▶ [Task to complete]:
Output the data below in full, byte for byte. Nothing may differ.

# Start of Supplied information

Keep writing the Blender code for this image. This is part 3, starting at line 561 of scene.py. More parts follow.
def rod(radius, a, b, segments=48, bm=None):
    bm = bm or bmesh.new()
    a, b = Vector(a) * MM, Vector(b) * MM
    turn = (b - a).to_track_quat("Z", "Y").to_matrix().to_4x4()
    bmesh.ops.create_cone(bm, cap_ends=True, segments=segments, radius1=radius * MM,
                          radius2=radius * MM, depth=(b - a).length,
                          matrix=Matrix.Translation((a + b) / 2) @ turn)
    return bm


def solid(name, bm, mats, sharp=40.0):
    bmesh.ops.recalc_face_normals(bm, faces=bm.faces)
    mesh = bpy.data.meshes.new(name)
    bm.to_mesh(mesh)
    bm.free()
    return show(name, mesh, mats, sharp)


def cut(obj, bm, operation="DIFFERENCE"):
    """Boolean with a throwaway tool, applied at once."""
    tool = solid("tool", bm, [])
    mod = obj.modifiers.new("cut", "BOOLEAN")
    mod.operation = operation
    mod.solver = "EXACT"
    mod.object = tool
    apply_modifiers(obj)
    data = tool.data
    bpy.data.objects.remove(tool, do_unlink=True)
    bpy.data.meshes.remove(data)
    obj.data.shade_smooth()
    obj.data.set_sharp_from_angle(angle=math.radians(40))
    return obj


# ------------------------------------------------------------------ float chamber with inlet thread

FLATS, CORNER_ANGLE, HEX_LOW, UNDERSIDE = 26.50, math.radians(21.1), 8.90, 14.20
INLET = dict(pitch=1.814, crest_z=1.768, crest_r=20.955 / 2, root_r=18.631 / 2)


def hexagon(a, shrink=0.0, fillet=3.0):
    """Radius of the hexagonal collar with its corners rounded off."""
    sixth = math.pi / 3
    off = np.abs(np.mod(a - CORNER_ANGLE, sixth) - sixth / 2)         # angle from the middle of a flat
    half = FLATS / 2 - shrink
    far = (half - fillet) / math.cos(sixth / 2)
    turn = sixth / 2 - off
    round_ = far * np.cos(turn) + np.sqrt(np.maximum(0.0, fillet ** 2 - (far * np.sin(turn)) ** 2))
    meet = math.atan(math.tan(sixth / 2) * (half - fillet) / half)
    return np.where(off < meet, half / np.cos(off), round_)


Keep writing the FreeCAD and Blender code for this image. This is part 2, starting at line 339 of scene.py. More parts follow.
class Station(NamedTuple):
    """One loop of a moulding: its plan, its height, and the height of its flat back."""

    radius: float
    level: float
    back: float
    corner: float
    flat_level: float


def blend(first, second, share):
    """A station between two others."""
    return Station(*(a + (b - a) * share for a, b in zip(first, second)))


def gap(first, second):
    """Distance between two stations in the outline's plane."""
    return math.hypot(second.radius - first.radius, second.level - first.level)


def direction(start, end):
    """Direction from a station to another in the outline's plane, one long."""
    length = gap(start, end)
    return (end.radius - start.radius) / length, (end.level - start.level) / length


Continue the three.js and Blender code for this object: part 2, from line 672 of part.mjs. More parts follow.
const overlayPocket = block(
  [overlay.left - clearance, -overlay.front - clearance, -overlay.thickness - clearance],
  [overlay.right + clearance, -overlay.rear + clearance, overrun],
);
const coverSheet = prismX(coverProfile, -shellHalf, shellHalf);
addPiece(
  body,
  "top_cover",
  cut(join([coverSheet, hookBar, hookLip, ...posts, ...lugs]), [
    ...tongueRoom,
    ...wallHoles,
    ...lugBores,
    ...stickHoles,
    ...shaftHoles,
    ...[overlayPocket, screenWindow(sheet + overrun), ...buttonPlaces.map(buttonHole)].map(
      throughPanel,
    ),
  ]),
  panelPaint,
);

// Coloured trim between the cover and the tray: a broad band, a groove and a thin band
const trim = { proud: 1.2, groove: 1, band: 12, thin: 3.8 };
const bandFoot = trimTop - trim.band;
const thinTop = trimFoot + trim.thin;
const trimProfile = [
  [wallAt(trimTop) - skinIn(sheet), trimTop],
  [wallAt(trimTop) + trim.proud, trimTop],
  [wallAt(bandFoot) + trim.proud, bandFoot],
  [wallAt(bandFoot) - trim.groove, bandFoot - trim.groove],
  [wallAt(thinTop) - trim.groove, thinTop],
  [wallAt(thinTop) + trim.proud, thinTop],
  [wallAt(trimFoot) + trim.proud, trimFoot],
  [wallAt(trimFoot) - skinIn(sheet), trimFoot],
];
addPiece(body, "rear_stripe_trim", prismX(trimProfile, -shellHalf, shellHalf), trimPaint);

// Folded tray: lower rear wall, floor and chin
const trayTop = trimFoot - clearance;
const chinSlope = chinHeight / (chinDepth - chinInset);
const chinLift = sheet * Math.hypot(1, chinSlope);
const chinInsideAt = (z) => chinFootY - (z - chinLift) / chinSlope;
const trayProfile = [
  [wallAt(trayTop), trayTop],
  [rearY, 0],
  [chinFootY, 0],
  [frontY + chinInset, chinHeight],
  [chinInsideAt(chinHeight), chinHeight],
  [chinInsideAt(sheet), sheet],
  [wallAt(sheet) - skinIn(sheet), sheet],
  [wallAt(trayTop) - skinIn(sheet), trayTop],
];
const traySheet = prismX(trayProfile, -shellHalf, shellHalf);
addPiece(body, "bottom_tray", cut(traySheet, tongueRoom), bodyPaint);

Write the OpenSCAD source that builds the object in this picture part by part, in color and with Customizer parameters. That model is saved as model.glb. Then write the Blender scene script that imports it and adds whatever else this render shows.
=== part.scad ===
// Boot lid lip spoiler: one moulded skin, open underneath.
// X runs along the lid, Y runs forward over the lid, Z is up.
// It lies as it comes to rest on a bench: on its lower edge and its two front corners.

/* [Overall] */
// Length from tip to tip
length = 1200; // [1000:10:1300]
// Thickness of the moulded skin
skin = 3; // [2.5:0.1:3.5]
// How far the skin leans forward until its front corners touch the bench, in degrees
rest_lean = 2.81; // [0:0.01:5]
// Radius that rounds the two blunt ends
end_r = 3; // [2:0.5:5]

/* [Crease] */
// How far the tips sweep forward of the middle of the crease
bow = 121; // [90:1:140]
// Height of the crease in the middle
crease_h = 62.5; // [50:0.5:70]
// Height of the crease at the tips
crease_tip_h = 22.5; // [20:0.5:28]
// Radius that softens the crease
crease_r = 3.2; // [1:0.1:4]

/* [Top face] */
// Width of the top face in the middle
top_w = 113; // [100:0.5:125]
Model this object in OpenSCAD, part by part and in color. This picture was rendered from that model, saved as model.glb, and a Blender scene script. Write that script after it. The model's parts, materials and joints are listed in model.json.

# End of Supplied information

▶ [Response to the exercise]:
Keep writing the Blender code for this image. This is part 3, starting at line 561 of scene.py. More parts follow.
def rod(radius, a, b, segments=48, bm=None):
    bm = bm or bmesh.new()
    a, b = Vector(a) * MM, Vector(b) * MM
    turn = (b - a).to_track_quat("Z", "Y").to_matrix().to_4x4()
    bmesh.ops.create_cone(bm, cap_ends=True, segments=segments, radius1=radius * MM,
                          radius2=radius * MM, depth=(b - a).length,
                          matrix=Matrix.Translation((a + b) / 2) @ turn)
    return bm


def solid(name, bm, mats, sharp=40.0):
    bmesh.ops.recalc_face_normals(bm, faces=bm.faces)
    mesh = bpy.data.meshes.new(name)
    bm.to_mesh(mesh)
    bm.free()
    return show(name, mesh, mats, sharp)


def cut(obj, bm, operation="DIFFERENCE"):
    """Boolean with a throwaway tool, applied at once."""
    tool = solid("tool", bm, [])
    mod = obj.modifiers.new("cut", "BOOLEAN")
    mod.operation = operation
    mod.solver = "EXACT"
    mod.object = tool
    apply_modifiers(obj)
    data = tool.data
    bpy.data.objects.remove(tool, do_unlink=True)
    bpy.data.meshes.remove(data)
    obj.data.shade_smooth()
    obj.data.set_sharp_from_angle(angle=math.radians(40))
    return obj


# ------------------------------------------------------------------ float chamber with inlet thread

FLATS, CORNER_ANGLE, HEX_LOW, UNDERSIDE = 26.50, math.radians(21.1), 8.90, 14.20
INLET = dict(pitch=1.814, crest_z=1.768, crest_r=20.955 / 2, root_r=18.631 / 2)


def hexagon(a, shrink=0.0, fillet=3.0):
    """Radius of the hexagonal collar with its corners rounded off."""
    sixth = math.pi / 3
    off = np.abs(np.mod(a - CORNER_ANGLE, sixth) - sixth / 2)         # angle from the middle of a flat
    half = FLATS / 2 - shrink
    far = (half - fillet) / math.cos(sixth / 2)
    turn = sixth / 2 - off
    round_ = far * np.cos(turn) + np.sqrt(np.maximum(0.0, fillet ** 2 - (far * np.sin(turn)) ** 2))
    meet = math.atan(math.tan(sixth / 2) * (half - fillet) / half)
    return np.where(off < meet, half / np.cos(off), round_)


Keep writing the FreeCAD and Blender code for this image. This is part 2, starting at line 339 of scene.py. More parts follow.
class Station(NamedTuple):
    """One loop of a moulding: its plan, its height, and the height of its flat back."""

    radius: float
    level: float
    back: float
    corner: float
    flat_level: float


def blend(first, second, share):
    """A station between two others."""
    return Station(*(a + (b - a) * share for a, b in zip(first, second)))


def gap(first, second):
    """Distance between two stations in the outline's plane."""
    return math.hypot(second.radius - first.radius, second.level - first.level)


def direction(start, end):
    """Direction from a station to another in the outline's plane, one long."""
    length = gap(start, end)
    return (end.radius - start.radius) / length, (end.level - start.level) / length


Continue the three.js and Blender code for this object: part 2, from line 672 of part.mjs. More parts follow.
const overlayPocket = block(
  [overlay.left - clearance, -overlay.front - clearance, -overlay.thickness - clearance],
  [overlay.right + clearance, -overlay.rear + clearance, overrun],
);
const coverSheet = prismX(coverProfile, -shellHalf, shellHalf);
addPiece(
  body,
  "top_cover",
  cut(join([coverSheet, hookBar, hookLip, ...posts, ...lugs]), [
    ...tongueRoom,
    ...wallHoles,
    ...lugBores,
    ...stickHoles,
    ...shaftHoles,
    ...[overlayPocket, screenWindow(sheet + overrun), ...buttonPlaces.map(buttonHole)].map(
      throughPanel,
    ),
  ]),
  panelPaint,
);

// Coloured trim between the cover and the tray: a broad band, a groove and a thin band
const trim = { proud: 1.2, groove: 1, band: 12, thin: 3.8 };
const bandFoot = trimTop - trim.band;
const thinTop = trimFoot + trim.thin;
const trimProfile = [
  [wallAt(trimTop) - skinIn(sheet), trimTop],
  [wallAt(trimTop) + trim.proud, trimTop],
  [wallAt(bandFoot) + trim.proud, bandFoot],
  [wallAt(bandFoot) - trim.groove, bandFoot - trim.groove],
  [wallAt(thinTop) - trim.groove, thinTop],
  [wallAt(thinTop) + trim.proud, thinTop],
  [wallAt(trimFoot) + trim.proud, trimFoot],
  [wallAt(trimFoot) - skinIn(sheet), trimFoot],
];
addPiece(body, "rear_stripe_trim", prismX(trimProfile, -shellHalf, shellHalf), trimPaint);

// Folded tray: lower rear wall, floor and chin
const trayTop = trimFoot - clearance;
const chinSlope = chinHeight / (chinDepth - chinInset);
const chinLift = sheet * Math.hypot(1, chinSlope);
const chinInsideAt = (z) => chinFootY - (z - chinLift) / chinSlope;
const trayProfile = [
  [wallAt(trayTop), trayTop],
  [rearY, 0],
  [chinFootY, 0],
  [frontY + chinInset, chinHeight],
  [chinInsideAt(chinHeight), chinHeight],
  [chinInsideAt(sheet), sheet],
  [wallAt(sheet) - skinIn(sheet), sheet],
  [wallAt(trayTop) - skinIn(sheet), trayTop],
];
const traySheet = prismX(trayProfile, -shellHalf, shellHalf);
addPiece(body, "bottom_tray", cut(traySheet, tongueRoom), bodyPaint);

Write the OpenSCAD source that builds the object in this picture part by part, in color and with Customizer parameters. That model is saved as model.glb. Then write the Blender scene script that imports it and adds whatever else this render shows.
=== part.scad ===
// Boot lid lip spoiler: one moulded skin, open underneath.
// X runs along the lid, Y runs forward over the lid, Z is up.
// It lies as it comes to rest on a bench: on its lower edge and its two front corners.

/* [Overall] */
// Length from tip to tip
length = 1200; // [1000:10:1300]
// Thickness of the moulded skin
skin = 3; // [2.5:0.1:3.5]
// How far the skin leans forward until its front corners touch the bench, in degrees
rest_lean = 2.81; // [0:0.01:5]
// Radius that rounds the two blunt ends
end_r = 3; // [2:0.5:5]

/* [Crease] */
// How far the tips sweep forward of the middle of the crease
bow = 121; // [90:1:140]
// Height of the crease in the middle
crease_h = 62.5; // [50:0.5:70]
// Height of the crease at the tips
crease_tip_h = 22.5; // [20:0.5:28]
// Radius that softens the crease
crease_r = 3.2; // [1:0.1:4]

/* [Top face] */
// Width of the top face in the middle
top_w = 113; // [100:0.5:125]
Model this object in OpenSCAD, part by part and in color. This picture was rendered from that model, saved as model.glb, and a Blender scene script. Write that script after it. The model's parts, materials and joints are listed in model.json.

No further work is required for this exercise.